In 1926, he obtained a bachelor's degree with distinction from the University of South Carolina. In 1929, he obtained a law degree from Harvard Law School, and, in 1931, a masters of law degree. At Harvard, he studied under Felix Frankfurter. He passed the New York Bar exam in 1930.

== Career ==

Polier began to champion civil rights causes in response to lynchings in the South, starting in his hometown.
In 1931, Polier prepared legal briefs on behalf of the Scottsboro Boys. That case led him to join the National Association for the Advancement of Colored People (NAACP); he served on the Executive Committee of the NAACP's Legal Defense and Educational Fund for thirty years.

At its inception in 1931, he served as executive director of the International Juridical Association, with secretary Carol Weiss King, and Joseph Kover, editor of its monthly bulletin. He met his future wife, Justine Polier, through IJA in 1932 where they both contributed to fighting against discrimination. A congressional report alleged that the National Lawyers Guild, of which Polier was a member, showed "consistent support of Communist legal cases during its entire career."
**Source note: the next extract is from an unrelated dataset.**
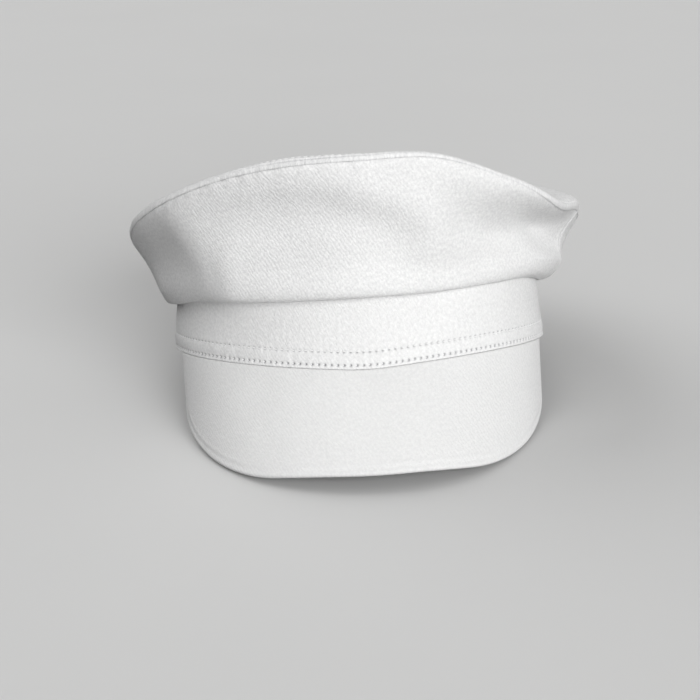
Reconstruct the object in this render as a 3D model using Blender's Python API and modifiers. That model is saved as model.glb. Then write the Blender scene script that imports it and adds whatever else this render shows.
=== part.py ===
"""A soft-crowned cloth cap with a plain band and a stiff peak, standing on z = 0.

Every piece is first laid out with the band's lower edge level at height 0, its front
towards -Y and +X to the right of someone who faces it. stand_up then tips the pieces back
onto the two things that touch a table: the peak's edge and the back of the band.
Turns are angles round the cap's axis, 0 at the front and 90 degrees at +X.
"""

import bpy
import numpy as np
from mathutils import Matrix

MM = 0.001

# The band, measured round its lower edge.
BAND_HALF_WIDTH = 95.5 * MM
BAND_HALF_DEPTH = 91 * MM
BAND_HEIGHT = 36 * MM
BAND_WALL = 3 * MM
BAND_DRAW_IN = 3.5 * MM
BAND_EDGE_WAVE = 2 * MM

# The crown: its cloth, the fold that hangs over the band, and the turn into the top. Its side
# seams sit a little round towards -X, so only the one at +X shows from the front.
CROWN_WALL = 1.6 * MM
CROWN_RISE = 62 * MM
CROWN_FLARE = 34 * MM
FOLD_BORE = 1.2 * MM
FOLD_HANG = 7.5 * MM
TOP_ROUND = 7 * MM
TOP_CENTRE_RISE = 55 * MM
TOP_CENTRE_BACK = 9 * MM
DENT_DEPTH = 6 * MM
SIDE_SEAM_TURN = np.radians(84)
SEAM_SWING = np.radians(5)

# The peak, and its tab inside the band.
PEAK_TURN = np.radians(71)
PEAK_LENGTH = 52.5 * MM
PEAK_EXTRA_LENGTH = 10 * MM
PEAK_WALL = 3 * MM
PEAK_SLOPE = np.radians(33)
PEAK_CORNER_WIDTH = 42.5 * MM
PEAK_CORNER_LENGTH = 30 * MM
PEAK_DRAW_IN = 3.5 * MM
PEAK_SWING = -0.3 * MM
PEAK_SET_BACK = 0.5 * MM
PEAK_LEVELLING = 0.5  # how much of the band edge's wave has faded at the free edge
TAB_HEIGHT = 8 * MM

# What sewn edges leave between two pieces.
SEAM_GAP = 0.4 * MM

# The crown's shape round the cap. flare and the three bulges are shares of CROWN_FLARE, rise of
# CROWN_RISE, round of TOP_ROUND, bore of FOLD_BORE and hang of FOLD_HANG. edge is how far the
# band's lower edge waves up or down, as a share of BAND_EDGE_WAVE.
CROWN_COLUMNS = ("turn", "flare", "rise", "round", "bore", "hang", "low", "mid", "high", "edge")
CROWN_ROWS = (
    (-180, 0.98, 0.70, 0.90, 1.40, 0.90, 0.04, 0.06, 0.04, 0.00),
    (-135, 0.84, 0.60, 0.90, 1.40, 1.05, 0.03, 0.04, 0.03, 0.20),
    (-105, 0.68, 0.46, 0.95, 1.30, 1.30, 0.00, 0.02, 0.04, 0.70),
    (-90, 0.58, 0.42, 0.95, 1.20, 1.25, 0.00, 0.01, 0.05, 0.75),
    (-75, 0.54, 0.55, 0.77, 1.10, 1.10, 0.03, 0.00, 0.05, 0.80),
    (-55, 0.49, 0.72, 0.60, 1.00, 0.62, 0.03, 0.01, 0.05, 0.60),
    (-35, 0.49, 0.87, 0.47, 1.00, 0.51, 0.03, 0.02, 0.06, 0.10),
    (-18, 0.52, 0.97, 0.67, 1.00, 0.42, 0.03, 0.02, 0.06, -0.50),
    (0, 0.50, 0.98, 0.53, 1.00, 0.33, 0.04, 0.02, 0.06, -1.10),
    (18, 0.47, 0.95, 0.28, 1.00, 0.29, 0.04, 0.00, 0.06, -0.25),
    (40, 0.51, 0.75, 0.33, 1.10, 0.13, 0.04, -0.01, 0.06, 0.35),
    (62, 0.54, 0.54, 0.72, 1.50, 0.17, 0.04, -0.01, 0.06, 0.20),
    (78, 0.56, 0.54, 1.05, 1.70, 0.66, 0.03, 0.00, 0.05, -0.20),
    (90, 0.62, 0.45, 1.15, 1.80, 0.95, 0.02, 0.02, 0.05, -0.50),
    (105, 0.70, 0.51, 1.05, 1.70, 1.20, 0.02, 0.03, 0.06, -0.40),
    (135, 0.86, 0.62, 0.90, 1.50, 0.95, 0.04, 0.04, 0.04, 0.00),
)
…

In 1934, Polier appeared before a congressional committee to recommend legislative language that would clarify the right to strike. He also began his service on the National Labor Relations Board (NLRB) as a trial counselor that same year.

In 1937, in the matter of Berman v. United States regarding mail fraud, he and Emil Weitzner supported Samuel H. Kaufman in appeal for petition against William W. Barron, US Solicitor General Stanley Forman Reed, Assistant Attorney General Brien McMahon, and W. Marvin Smith for the United States.

Polier authored a "Race Discrimination Amendment" to New York City's appropriations budget in 1942, which prohibited public funding for private childcare agencies that participated in racial discrimination.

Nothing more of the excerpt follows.